▶ The task
The required output is the exact run of lines from the line containing "ring = Cylinder(ring_outer, ring_length)" to the line containing "obj.parent = empty", inclusive, and nothing besides.

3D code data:
****

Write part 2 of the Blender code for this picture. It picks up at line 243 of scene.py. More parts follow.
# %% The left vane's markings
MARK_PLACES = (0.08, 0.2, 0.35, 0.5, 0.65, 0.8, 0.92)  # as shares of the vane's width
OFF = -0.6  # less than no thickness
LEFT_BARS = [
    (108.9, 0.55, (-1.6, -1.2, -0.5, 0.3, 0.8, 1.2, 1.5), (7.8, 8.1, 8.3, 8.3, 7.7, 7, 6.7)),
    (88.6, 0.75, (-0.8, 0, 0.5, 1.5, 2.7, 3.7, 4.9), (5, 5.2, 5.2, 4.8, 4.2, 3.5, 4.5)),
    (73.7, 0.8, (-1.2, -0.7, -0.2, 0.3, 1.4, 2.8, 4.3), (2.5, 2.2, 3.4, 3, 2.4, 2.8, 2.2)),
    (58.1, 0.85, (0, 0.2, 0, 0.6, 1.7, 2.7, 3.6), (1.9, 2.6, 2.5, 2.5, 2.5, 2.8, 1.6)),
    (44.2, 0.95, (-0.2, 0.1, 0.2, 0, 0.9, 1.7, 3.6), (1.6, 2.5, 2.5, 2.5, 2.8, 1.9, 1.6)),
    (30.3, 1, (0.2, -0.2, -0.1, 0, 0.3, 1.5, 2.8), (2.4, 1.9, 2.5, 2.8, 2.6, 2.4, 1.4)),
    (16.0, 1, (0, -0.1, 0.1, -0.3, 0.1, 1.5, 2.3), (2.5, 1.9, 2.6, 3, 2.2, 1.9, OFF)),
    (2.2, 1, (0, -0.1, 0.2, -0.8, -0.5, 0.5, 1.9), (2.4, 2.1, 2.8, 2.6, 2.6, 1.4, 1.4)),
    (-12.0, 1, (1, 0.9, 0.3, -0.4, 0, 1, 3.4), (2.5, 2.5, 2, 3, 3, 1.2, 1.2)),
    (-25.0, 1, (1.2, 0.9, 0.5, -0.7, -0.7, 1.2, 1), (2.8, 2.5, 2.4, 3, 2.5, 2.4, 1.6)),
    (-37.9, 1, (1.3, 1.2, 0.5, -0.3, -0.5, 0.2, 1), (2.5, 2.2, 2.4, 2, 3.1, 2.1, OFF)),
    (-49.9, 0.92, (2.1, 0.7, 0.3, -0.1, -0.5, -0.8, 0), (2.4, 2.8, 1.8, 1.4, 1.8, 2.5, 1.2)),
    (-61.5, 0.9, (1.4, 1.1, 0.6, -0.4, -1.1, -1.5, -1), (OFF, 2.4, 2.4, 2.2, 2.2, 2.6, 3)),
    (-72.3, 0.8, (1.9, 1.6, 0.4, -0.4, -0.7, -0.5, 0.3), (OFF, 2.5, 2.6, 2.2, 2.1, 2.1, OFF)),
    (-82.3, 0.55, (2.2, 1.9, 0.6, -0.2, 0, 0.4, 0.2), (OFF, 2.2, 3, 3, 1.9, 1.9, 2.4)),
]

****

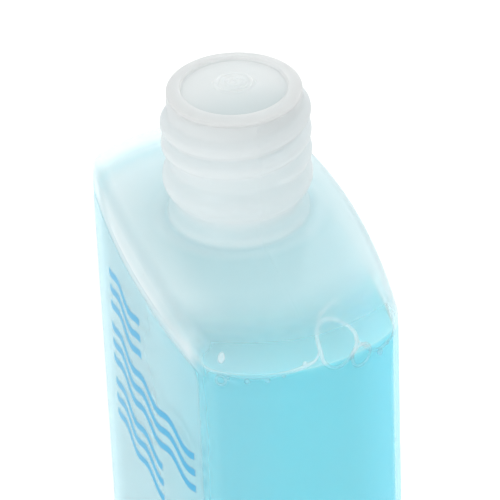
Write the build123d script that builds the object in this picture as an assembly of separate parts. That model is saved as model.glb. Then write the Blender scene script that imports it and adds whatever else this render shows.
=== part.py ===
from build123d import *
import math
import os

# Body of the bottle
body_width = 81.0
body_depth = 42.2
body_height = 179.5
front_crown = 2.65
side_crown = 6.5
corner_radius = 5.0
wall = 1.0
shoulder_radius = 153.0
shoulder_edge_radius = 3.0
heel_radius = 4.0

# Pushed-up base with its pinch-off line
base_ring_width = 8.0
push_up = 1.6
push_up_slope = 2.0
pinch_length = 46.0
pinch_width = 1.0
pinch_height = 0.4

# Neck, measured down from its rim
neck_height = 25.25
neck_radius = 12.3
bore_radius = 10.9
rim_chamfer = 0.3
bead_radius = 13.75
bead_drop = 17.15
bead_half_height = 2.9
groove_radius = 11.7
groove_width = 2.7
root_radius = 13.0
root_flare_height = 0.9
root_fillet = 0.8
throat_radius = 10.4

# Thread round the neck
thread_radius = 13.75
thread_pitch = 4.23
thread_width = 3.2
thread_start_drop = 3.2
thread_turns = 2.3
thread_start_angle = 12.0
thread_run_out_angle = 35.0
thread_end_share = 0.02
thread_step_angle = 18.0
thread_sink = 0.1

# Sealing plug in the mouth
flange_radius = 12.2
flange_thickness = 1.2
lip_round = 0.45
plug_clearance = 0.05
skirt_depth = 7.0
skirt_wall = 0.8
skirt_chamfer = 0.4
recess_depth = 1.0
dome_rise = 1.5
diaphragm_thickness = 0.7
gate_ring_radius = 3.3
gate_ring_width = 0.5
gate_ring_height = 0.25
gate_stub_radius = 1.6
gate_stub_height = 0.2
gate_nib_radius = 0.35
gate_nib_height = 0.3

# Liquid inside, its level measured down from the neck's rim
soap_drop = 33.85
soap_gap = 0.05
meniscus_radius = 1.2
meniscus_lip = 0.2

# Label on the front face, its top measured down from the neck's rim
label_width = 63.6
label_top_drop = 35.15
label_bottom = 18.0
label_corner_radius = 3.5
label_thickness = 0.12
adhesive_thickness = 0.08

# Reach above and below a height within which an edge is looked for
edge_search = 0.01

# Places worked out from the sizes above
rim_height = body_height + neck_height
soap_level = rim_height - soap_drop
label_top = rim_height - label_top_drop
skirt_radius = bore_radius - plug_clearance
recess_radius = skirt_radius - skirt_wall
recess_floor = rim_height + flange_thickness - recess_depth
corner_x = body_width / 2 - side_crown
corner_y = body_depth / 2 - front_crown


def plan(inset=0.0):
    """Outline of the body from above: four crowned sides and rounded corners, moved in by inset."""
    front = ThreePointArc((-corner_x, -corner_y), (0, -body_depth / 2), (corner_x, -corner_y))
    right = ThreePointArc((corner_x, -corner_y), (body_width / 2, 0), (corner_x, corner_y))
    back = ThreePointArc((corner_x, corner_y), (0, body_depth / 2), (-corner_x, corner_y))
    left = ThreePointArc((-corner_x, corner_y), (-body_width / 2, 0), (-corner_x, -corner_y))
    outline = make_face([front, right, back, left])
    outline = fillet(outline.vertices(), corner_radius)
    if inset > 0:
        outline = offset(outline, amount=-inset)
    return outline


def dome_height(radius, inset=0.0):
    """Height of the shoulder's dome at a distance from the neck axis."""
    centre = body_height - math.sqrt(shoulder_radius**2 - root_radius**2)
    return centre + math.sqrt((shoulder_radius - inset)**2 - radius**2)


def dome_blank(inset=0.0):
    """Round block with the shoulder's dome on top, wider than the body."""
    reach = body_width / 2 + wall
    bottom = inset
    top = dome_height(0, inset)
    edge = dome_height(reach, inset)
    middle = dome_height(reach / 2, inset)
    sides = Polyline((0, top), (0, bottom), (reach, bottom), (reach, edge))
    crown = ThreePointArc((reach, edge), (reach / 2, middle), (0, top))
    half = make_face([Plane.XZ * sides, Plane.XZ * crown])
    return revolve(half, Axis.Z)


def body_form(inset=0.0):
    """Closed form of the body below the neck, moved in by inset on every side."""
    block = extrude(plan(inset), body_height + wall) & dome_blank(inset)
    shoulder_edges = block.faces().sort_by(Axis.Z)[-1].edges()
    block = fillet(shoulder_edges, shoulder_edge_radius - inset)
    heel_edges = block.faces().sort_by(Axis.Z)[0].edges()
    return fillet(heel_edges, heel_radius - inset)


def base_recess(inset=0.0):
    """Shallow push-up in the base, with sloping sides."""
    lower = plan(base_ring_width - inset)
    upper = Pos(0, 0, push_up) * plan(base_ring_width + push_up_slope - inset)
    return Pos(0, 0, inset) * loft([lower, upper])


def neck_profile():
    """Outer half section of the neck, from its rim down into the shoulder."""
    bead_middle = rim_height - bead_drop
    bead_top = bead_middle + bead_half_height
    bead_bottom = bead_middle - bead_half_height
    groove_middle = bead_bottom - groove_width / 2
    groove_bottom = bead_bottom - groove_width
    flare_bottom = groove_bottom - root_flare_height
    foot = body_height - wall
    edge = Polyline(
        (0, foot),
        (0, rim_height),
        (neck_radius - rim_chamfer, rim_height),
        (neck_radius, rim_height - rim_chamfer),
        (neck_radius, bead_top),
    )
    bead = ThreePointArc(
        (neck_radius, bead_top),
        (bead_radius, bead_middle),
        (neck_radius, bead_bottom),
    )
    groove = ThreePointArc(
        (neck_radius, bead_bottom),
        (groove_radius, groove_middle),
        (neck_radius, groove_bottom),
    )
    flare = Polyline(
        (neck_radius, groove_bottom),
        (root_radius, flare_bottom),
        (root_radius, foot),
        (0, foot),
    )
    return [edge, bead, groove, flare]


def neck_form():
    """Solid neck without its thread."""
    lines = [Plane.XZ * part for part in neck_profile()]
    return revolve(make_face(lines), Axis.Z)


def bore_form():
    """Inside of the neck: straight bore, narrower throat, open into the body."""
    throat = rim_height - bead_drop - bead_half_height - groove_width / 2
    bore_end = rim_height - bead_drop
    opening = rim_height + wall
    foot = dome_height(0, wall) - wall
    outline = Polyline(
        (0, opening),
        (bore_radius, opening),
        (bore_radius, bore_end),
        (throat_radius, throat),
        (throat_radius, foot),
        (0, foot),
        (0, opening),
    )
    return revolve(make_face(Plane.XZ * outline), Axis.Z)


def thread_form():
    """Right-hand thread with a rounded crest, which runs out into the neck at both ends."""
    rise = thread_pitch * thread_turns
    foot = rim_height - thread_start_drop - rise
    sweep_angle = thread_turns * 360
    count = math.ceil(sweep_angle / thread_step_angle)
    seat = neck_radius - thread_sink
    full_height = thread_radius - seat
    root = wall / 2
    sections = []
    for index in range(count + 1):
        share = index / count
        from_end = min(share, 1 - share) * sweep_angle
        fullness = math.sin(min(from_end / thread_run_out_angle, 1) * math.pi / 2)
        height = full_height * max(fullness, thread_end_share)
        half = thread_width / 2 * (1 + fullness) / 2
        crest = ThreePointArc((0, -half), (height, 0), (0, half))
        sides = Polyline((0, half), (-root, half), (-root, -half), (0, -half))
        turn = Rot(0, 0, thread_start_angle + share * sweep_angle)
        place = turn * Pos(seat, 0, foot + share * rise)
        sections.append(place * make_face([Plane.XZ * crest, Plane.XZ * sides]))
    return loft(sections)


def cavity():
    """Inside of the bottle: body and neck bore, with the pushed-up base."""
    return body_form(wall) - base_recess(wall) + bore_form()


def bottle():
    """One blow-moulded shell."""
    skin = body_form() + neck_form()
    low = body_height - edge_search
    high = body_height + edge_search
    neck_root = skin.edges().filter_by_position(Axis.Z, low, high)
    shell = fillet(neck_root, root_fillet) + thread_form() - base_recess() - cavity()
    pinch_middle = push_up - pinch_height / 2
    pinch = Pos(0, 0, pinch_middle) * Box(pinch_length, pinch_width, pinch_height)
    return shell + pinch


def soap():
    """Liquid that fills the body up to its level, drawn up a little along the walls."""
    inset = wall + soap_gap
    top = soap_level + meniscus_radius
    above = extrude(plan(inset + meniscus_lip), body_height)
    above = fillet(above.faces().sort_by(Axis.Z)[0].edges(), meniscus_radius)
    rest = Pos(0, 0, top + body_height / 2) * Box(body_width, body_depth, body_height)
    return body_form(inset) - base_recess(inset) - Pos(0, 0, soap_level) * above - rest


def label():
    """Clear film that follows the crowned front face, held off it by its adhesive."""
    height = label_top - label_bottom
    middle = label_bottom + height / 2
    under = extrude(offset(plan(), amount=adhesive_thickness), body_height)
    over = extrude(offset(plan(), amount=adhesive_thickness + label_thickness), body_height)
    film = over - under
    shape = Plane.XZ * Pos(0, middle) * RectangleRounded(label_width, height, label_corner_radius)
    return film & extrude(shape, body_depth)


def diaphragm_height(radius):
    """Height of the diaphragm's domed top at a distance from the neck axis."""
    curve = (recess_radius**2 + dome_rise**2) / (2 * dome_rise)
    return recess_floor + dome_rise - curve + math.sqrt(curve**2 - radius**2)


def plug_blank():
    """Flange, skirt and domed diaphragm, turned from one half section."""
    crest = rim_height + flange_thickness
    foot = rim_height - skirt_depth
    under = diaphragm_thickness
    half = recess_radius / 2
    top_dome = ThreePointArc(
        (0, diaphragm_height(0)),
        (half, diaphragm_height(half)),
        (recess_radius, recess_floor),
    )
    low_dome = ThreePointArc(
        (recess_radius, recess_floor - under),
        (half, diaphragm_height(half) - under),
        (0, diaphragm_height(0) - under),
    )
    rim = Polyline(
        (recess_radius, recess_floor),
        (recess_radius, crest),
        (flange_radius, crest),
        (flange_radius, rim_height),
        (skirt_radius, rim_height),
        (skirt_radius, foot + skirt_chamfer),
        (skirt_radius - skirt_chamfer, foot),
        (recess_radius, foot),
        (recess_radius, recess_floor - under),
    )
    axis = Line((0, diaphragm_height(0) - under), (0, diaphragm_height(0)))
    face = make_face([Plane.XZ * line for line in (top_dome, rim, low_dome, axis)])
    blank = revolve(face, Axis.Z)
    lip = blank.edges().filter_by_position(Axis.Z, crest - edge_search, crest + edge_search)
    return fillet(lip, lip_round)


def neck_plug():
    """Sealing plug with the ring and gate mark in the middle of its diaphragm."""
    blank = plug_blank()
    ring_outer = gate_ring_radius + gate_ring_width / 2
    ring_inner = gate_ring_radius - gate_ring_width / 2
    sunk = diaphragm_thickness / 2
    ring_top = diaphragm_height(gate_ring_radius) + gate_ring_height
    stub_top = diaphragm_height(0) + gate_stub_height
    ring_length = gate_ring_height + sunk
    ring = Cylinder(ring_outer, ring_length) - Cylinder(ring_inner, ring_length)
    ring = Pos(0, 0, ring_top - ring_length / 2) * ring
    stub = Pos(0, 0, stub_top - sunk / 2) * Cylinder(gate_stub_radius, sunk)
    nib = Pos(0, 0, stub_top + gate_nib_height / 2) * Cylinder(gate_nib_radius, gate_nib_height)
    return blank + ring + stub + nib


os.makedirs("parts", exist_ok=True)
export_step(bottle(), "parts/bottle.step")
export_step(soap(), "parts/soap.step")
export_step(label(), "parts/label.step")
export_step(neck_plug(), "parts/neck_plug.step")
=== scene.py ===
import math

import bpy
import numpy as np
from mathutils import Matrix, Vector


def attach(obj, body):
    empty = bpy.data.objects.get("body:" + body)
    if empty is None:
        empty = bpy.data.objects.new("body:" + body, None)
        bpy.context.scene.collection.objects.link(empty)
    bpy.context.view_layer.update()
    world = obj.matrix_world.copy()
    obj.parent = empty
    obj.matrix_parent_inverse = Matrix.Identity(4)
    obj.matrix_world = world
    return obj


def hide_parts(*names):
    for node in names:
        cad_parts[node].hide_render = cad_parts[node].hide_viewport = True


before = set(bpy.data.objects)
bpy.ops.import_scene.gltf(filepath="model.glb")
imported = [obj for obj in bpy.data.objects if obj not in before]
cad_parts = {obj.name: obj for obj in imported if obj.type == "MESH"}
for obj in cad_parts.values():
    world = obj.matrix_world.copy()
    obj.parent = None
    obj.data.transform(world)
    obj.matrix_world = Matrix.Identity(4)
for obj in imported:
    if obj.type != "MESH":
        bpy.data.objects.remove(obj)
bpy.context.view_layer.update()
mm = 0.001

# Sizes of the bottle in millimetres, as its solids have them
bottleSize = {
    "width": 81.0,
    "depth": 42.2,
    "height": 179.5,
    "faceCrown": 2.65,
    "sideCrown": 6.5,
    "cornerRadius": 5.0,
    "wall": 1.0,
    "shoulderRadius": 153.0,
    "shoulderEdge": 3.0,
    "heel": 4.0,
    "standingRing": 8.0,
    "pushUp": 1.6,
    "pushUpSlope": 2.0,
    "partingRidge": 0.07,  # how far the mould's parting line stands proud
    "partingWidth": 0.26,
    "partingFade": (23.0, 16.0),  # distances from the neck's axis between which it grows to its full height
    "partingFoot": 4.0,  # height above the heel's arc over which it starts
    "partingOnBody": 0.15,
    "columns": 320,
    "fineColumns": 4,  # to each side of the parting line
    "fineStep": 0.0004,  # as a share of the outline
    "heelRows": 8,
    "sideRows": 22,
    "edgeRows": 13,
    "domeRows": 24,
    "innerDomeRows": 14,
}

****

▶ Complete response
    ring = Cylinder(ring_outer, ring_length) - Cylinder(ring_inner, ring_length)
    ring = Pos(0, 0, ring_top - ring_length / 2) * ring
    stub = Pos(0, 0, stub_top - sunk / 2) * Cylinder(gate_stub_radius, sunk)
    nib = Pos(0, 0, stub_top + gate_nib_height / 2) * Cylinder(gate_nib_radius, gate_nib_height)
    return blank + ring + stub + nib


os.makedirs("parts", exist_ok=True)
export_step(bottle(), "parts/bottle.step")
export_step(soap(), "parts/soap.step")
export_step(label(), "parts/label.step")
export_step(neck_plug(), "parts/neck_plug.step")
=== scene.py ===
import math

import bpy
import numpy as np
from mathutils import Matrix, Vector


def attach(obj, body):
    empty = bpy.data.objects.get("body:" + body)
    if empty is None:
        empty = bpy.data.objects.new("body:" + body, None)
        bpy.context.scene.collection.objects.link(empty)
    bpy.context.view_layer.update()
    world = obj.matrix_world.copy()
    obj.parent = empty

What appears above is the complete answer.